— START Record set —

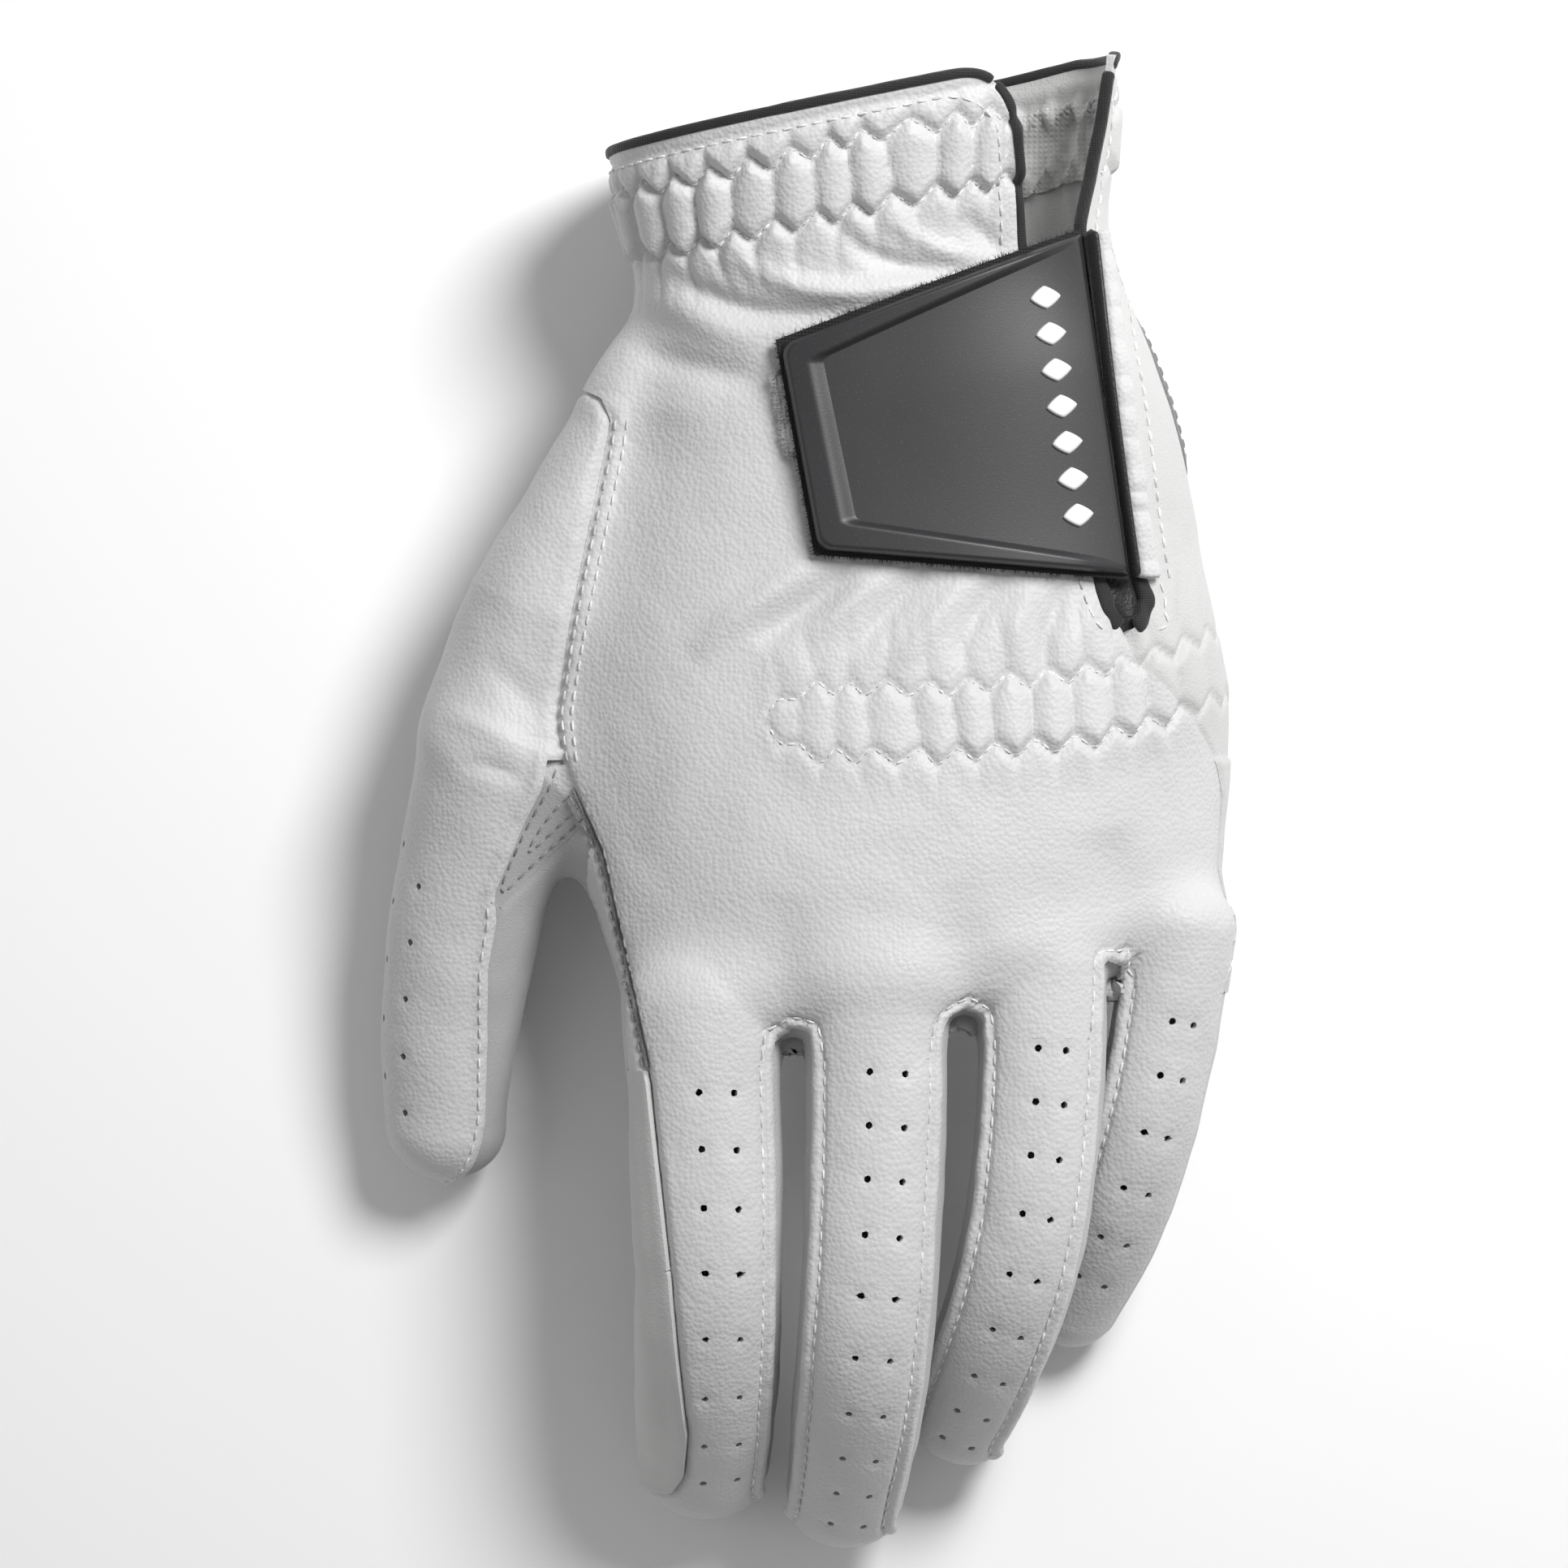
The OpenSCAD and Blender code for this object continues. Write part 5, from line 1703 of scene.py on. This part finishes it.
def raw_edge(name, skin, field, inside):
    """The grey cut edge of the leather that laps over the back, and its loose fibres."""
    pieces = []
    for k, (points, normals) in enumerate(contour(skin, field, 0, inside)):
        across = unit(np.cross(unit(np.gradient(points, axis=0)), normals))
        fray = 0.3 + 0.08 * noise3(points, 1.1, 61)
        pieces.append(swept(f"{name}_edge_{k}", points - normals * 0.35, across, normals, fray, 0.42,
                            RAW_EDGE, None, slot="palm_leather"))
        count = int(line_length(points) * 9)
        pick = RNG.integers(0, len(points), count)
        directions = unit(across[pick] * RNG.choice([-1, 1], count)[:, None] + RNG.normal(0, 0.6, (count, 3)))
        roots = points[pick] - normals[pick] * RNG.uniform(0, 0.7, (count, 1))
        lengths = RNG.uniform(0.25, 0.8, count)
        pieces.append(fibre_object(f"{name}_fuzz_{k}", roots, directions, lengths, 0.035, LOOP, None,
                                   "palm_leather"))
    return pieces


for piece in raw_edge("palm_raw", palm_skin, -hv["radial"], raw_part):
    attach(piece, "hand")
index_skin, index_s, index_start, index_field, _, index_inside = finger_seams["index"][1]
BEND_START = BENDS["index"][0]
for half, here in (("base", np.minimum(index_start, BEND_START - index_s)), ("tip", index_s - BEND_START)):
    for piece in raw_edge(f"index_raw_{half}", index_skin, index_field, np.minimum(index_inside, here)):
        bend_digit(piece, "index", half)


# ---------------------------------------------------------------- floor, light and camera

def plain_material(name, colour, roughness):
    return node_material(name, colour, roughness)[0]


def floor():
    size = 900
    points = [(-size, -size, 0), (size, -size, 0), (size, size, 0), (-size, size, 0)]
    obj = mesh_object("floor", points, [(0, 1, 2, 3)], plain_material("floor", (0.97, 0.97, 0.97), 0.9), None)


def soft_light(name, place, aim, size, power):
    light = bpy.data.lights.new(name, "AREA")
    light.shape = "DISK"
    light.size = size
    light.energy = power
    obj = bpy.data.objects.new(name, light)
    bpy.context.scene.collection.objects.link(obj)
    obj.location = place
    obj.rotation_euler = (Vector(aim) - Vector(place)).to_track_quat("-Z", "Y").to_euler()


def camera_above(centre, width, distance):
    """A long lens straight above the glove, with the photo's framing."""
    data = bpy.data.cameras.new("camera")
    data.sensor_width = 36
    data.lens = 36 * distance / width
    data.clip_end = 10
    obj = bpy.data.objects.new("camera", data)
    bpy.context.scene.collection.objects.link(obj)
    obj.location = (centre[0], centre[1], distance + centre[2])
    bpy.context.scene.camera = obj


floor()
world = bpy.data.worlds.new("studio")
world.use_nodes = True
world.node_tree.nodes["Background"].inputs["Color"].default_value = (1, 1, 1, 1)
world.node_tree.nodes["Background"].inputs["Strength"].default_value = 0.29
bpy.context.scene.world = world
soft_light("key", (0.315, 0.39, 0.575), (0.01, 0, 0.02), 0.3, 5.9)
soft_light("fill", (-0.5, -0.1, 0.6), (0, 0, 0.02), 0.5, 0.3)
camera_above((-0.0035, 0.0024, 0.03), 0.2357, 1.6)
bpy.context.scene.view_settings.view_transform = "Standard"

— END Record set —
— START Record set —

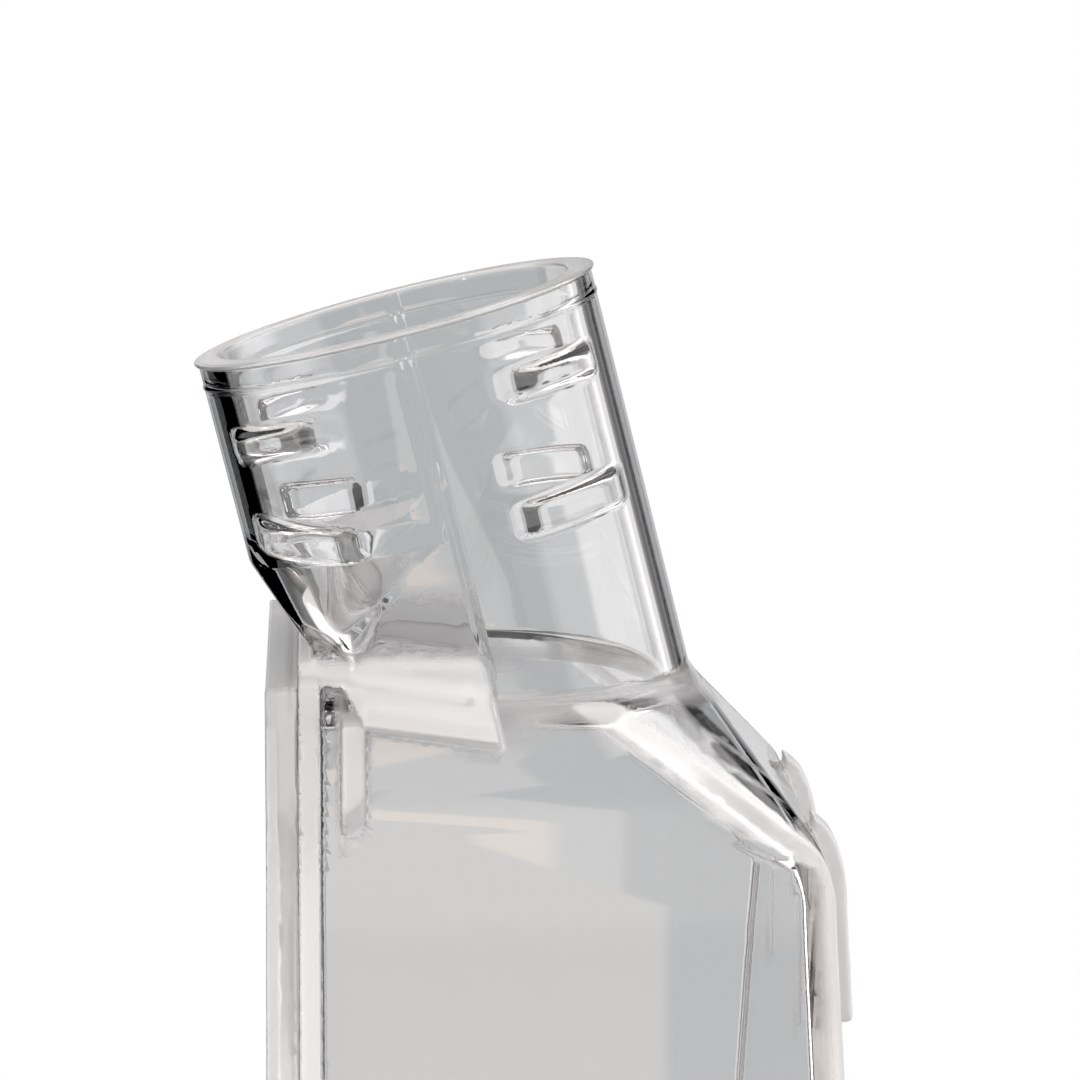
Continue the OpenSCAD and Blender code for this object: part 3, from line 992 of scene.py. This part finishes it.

— END Record set —
— START Record set —

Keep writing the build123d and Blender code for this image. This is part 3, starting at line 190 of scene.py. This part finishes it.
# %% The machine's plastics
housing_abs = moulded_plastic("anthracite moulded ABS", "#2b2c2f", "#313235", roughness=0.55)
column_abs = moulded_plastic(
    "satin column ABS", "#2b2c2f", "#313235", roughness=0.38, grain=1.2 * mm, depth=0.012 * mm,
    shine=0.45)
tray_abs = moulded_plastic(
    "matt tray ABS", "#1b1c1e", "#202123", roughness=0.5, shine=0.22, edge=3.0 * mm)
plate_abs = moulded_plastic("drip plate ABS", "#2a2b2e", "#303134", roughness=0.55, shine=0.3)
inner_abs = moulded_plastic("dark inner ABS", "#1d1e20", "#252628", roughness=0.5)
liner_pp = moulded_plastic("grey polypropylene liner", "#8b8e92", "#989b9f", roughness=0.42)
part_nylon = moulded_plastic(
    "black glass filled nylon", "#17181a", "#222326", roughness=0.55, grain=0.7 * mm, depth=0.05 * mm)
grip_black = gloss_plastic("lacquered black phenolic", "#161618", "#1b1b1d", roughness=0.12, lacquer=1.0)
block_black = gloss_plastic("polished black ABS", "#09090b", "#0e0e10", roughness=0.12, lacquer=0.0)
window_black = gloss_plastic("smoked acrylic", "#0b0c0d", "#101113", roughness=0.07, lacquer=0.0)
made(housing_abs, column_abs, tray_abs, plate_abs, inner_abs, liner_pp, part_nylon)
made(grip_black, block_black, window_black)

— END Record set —

• Task objective
Transcribe exactly, and only, the lines beginning at the line containing "The OpenSCAD and Blender code for this object continues." and ending at the line containing "light and camera", both inclusive.

• Output below
The OpenSCAD and Blender code for this object continues. Write part 5, from line 1703 of scene.py on. This part finishes it.
def raw_edge(name, skin, field, inside):
    """The grey cut edge of the leather that laps over the back, and its loose fibres."""
    pieces = []
    for k, (points, normals) in enumerate(contour(skin, field, 0, inside)):
        across = unit(np.cross(unit(np.gradient(points, axis=0)), normals))
        fray = 0.3 + 0.08 * noise3(points, 1.1, 61)
        pieces.append(swept(f"{name}_edge_{k}", points - normals * 0.35, across, normals, fray, 0.42,
                            RAW_EDGE, None, slot="palm_leather"))
        count = int(line_length(points) * 9)
        pick = RNG.integers(0, len(points), count)
        directions = unit(across[pick] * RNG.choice([-1, 1], count)[:, None] + RNG.normal(0, 0.6, (count, 3)))
        roots = points[pick] - normals[pick] * RNG.uniform(0, 0.7, (count, 1))
        lengths = RNG.uniform(0.25, 0.8, count)
        pieces.append(fibre_object(f"{name}_fuzz_{k}", roots, directions, lengths, 0.035, LOOP, None,
                                   "palm_leather"))
    return pieces


for piece in raw_edge("palm_raw", palm_skin, -hv["radial"], raw_part):
    attach(piece, "hand")
index_skin, index_s, index_start, index_field, _, index_inside = finger_seams["index"][1]
BEND_START = BENDS["index"][0]
for half, here in (("base", np.minimum(index_start, BEND_START - index_s)), ("tip", index_s - BEND_START)):
    for piece in raw_edge(f"index_raw_{half}", index_skin, index_field, np.minimum(index_inside, here)):
        bend_digit(piece, "index", half)


# ---------------------------------------------------------------- floor, light and camera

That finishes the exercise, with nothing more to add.